The Accidental Further Adventures of the Hundred Year Old Man by Jonas Jonasson 

After giving Allan Karlson (the titular centenarian) his happy ever after in his first book, author Jonas Jonasson found that the world’s events called him back into action. While the writer never intended to write a sequel to his popular novel, The Hundred Year Old Man Who Climbed Out the Window and Disappeared, real life events made him imagine new scenarios to the extent that he felt the character “speaking” to him.  
 
The second book features much of the same style that made The Hundred Year Old Man an unforgettable title. Where the first novel places Allan in his context across history as something of a Forest Gump figure, the follow up sees his well-earned rest interrupted by current events, such as the election of (now former) US President Donald Trump. What follows is a similar madcap story involving strange characters, coincidences, and history being made before characters’ eyes. Before too long, Allan and his friend Julius Johnsson have left their idyllic surroundings in Bali for an adventure involving a hot air balloon, neo Nazis, North Korea, and eventually world leaders such as Trump and (also now former) German Chancellor Angela Merkel.  

What makes this a great summer read is the way that the chapters fly by, with each one being a rewarding experience. Jonasson is a former Swedish journalist whose humour translates well, and who crams his work with historical details and observations that pique readers’ curiosity.  

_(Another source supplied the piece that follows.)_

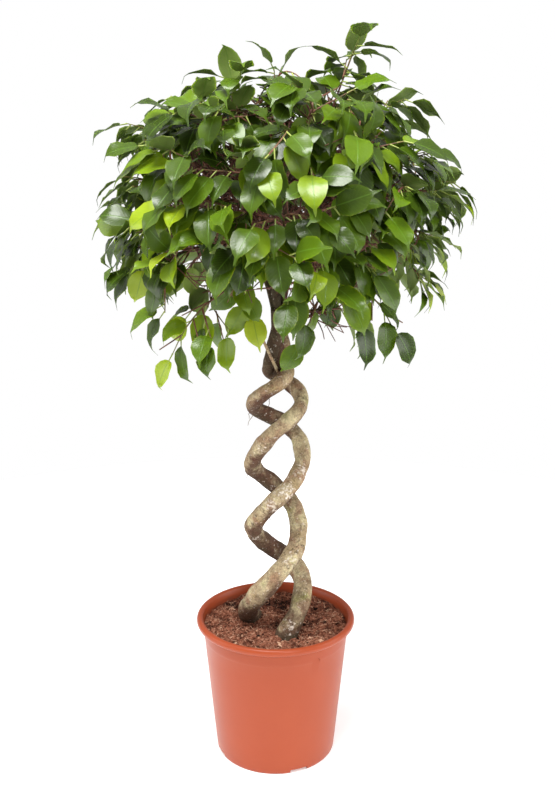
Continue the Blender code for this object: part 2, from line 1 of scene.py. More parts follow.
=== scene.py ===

If there is a complaint to be had, it’s that Jonasson’s follow-up effort does not land with the same weight as the first book, and the shift from historical jokes to contemporary politics is a little jarring at first. Despite this, The Accidental Further Adventures of the Hundred Year Old Man manages to retain much of the charm and irreverence of the first, and makes for a worthwhile follow up. Needless to say, Insights recommends reading the first title beforehand if you haven’t already.